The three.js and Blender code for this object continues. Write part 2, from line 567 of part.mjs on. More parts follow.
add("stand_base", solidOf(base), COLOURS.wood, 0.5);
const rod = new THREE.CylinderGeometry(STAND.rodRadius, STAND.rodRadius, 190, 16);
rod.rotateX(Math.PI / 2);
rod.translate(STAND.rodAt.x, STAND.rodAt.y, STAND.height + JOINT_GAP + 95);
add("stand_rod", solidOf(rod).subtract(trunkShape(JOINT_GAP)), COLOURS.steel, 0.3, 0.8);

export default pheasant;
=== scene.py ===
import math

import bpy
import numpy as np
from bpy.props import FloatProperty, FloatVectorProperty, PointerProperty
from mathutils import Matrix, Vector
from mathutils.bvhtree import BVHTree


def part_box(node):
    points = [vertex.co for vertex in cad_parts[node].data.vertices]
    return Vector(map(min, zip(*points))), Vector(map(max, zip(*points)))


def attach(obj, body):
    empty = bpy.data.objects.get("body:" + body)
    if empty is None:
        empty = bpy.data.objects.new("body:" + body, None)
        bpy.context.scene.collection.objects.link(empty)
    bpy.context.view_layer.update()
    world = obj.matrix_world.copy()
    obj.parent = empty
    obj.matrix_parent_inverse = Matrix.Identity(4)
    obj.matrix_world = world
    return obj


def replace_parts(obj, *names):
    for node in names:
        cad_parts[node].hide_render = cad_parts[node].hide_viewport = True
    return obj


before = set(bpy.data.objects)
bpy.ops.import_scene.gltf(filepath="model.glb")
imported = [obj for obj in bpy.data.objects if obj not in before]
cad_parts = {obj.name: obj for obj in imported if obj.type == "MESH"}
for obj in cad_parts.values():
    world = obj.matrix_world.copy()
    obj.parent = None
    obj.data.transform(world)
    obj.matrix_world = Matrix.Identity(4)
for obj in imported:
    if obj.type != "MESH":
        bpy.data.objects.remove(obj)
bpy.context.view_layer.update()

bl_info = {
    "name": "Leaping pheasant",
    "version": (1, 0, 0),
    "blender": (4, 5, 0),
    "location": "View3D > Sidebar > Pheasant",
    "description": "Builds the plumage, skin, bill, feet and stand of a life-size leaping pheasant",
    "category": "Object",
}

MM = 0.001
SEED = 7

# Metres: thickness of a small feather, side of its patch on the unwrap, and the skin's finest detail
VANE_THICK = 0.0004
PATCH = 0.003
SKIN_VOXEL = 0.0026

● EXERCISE
Identify each line holding the string "objects", and copy it out.

● RESULT FOR THIS EXERCISE
    empty = bpy.data.objects.get("body:" + body)
        empty = bpy.data.objects.new("body:" + body, None)
        bpy.context.scene.collection.objects.link(empty)
before = set(bpy.data.objects)
imported = [obj for obj in bpy.data.objects if obj not in before]
        bpy.data.objects.remove(obj)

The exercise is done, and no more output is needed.